Роман в целом посвящен эпохе Отечественной войны. В этой заключительной части трилогии автор отважился на дерзкий беллетристический эксперимент. Своих героев, в том числе коммунистов Рагозина и Извекова, романист, будто на машине времени, переносит из переломного и победного года Гражданской войны 1919-го в пик политических расправ и посадок, когда бритва сталинских репрессий срезала головы поколения, свершившего революцию, — в 1937 год. Для начала он окунает их в эпоху внутренних разборок, кровавой мясорубки. Подтверждался давний афоризм: «Революцию задумывают мечтатели, делают герои, а выгоду из нее извлекают негодяи».
У меня хранится письмо К.А. Федина от 23 июля 1962 года — ответ на мою статью в журнале «Сибирские огни», посвященную как раз первой книге романа «Костер». Из письма видна суть возникшего у нас тогда спора об изображении «психологического удара», перенесенного политическим «штрафником» Извековым в самую истребительную пору ежовщины.

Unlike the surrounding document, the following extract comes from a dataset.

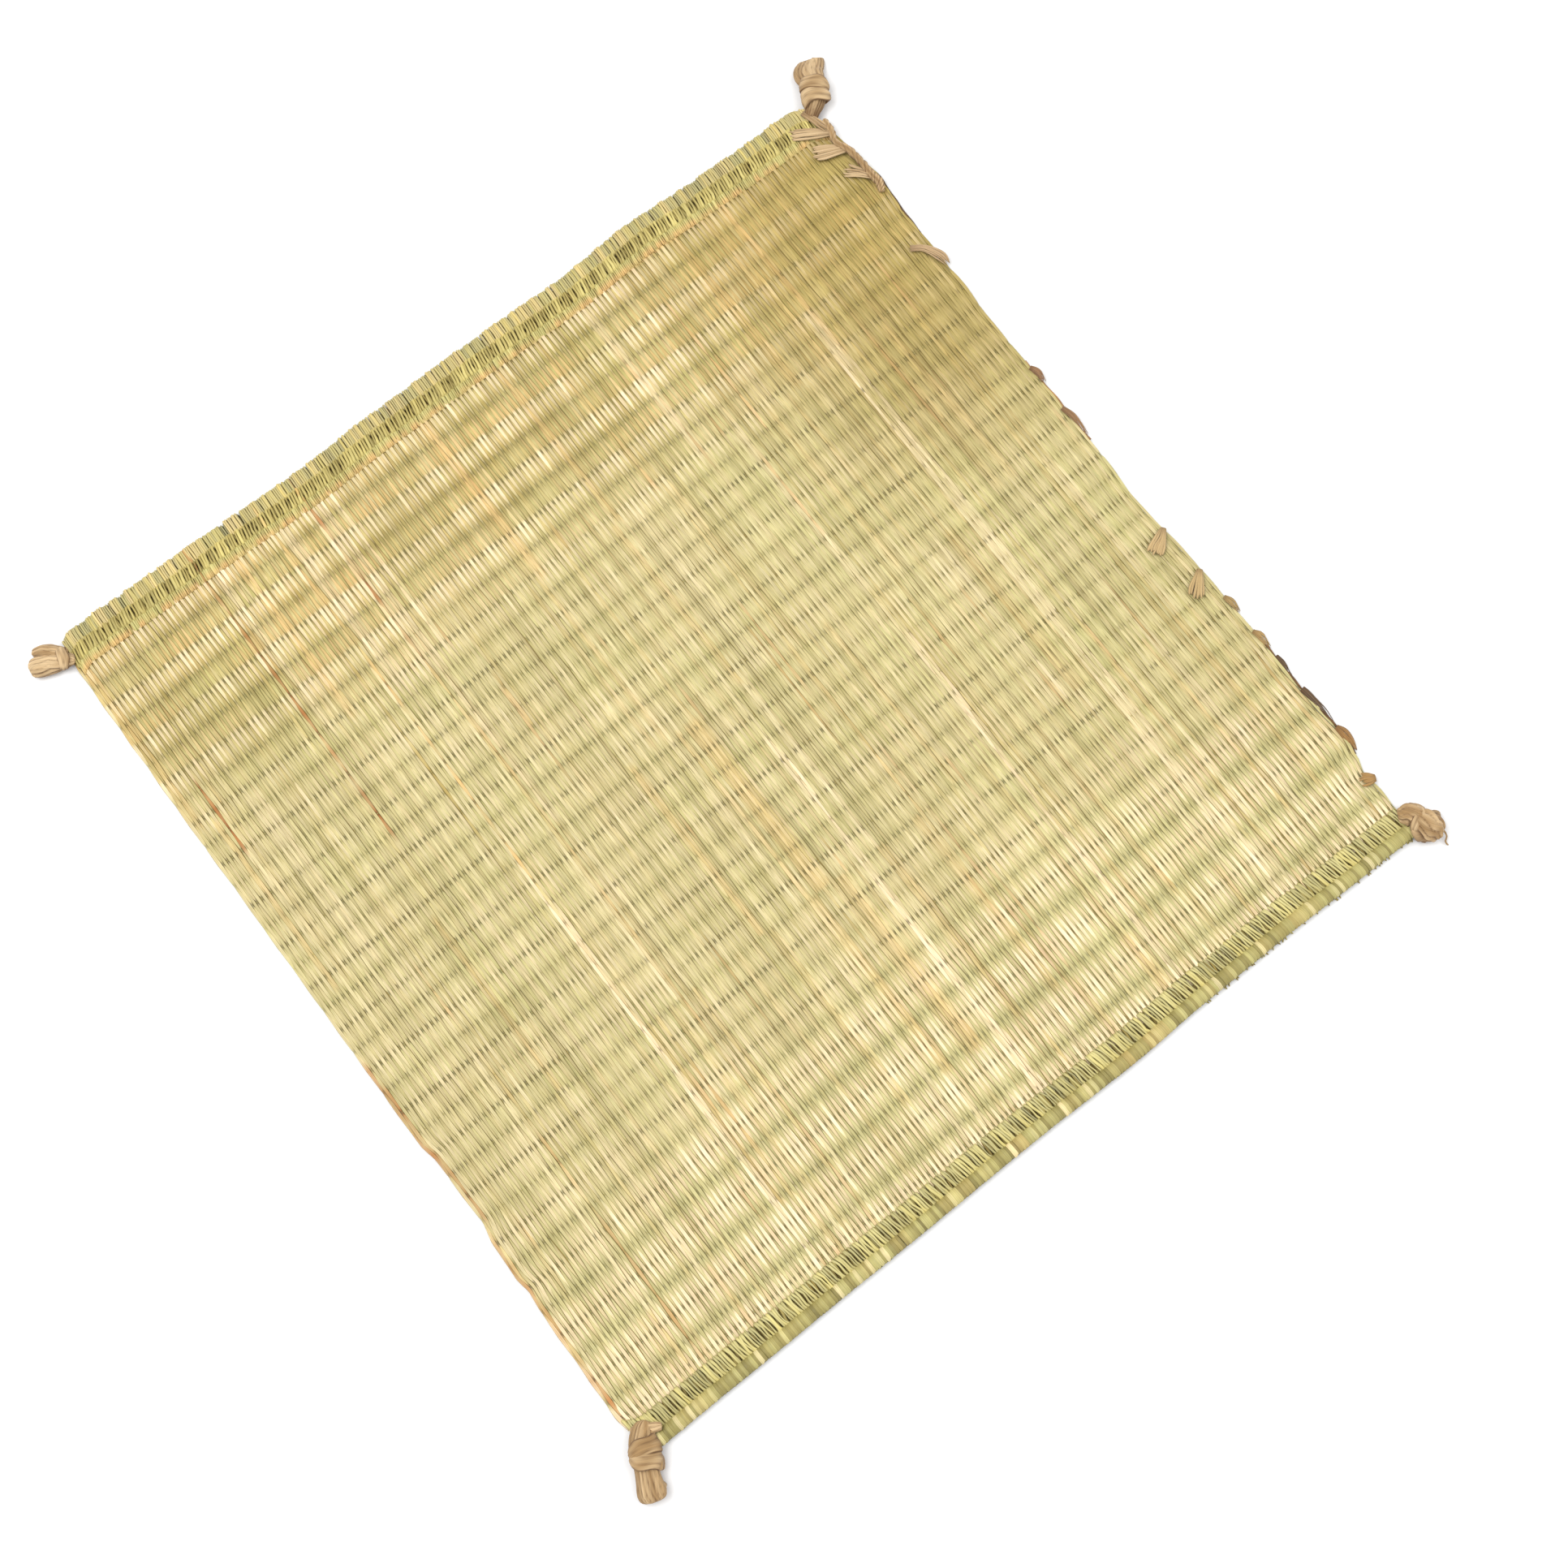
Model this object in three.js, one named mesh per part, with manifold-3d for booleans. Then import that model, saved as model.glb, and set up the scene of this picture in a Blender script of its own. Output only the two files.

Федин взялся за актуальную тему. Однако же по остроте анализа романисту далеко до почти одновременно с ним печатавшегося «Одного дня Ивана Денисовича» Солженицына. Безвинно проштрафившийся участник Гражданской войны Извеков проходит кругами «чистки» все-таки в щадящем режиме. Нет здесь ни садистов-следователей, ни ночных арестов, ни тюрем, ни пыток, ни бескрайних обителей ГУЛАГа… Представлены лишь однотонные, как близнецы, типовые кабинеты и безмолвные коридоры тогдашних высших партийных инстанций — ЦК ВКП(б) и его Центральной Контрольной Комиссии. С оклеветанным коммунистом беседуют в конце концов его же партийные товарищи.
Между тем на повальные расправы 30–40-х годов у меня была особая личная рана. Я дважды пережил все тяготы и последствия арестов отца, заводского инженера-экономиста. Один из ночных арестов происходил при мне, тогдашнем второкурснике МГУ. Мы немало перестрадали во время пребывания отца в лагерях и ссылке. Не говоря уж о том, что тюремные сроки развалили нашу семью, отравили детство и юность, вплоть до окончания университета.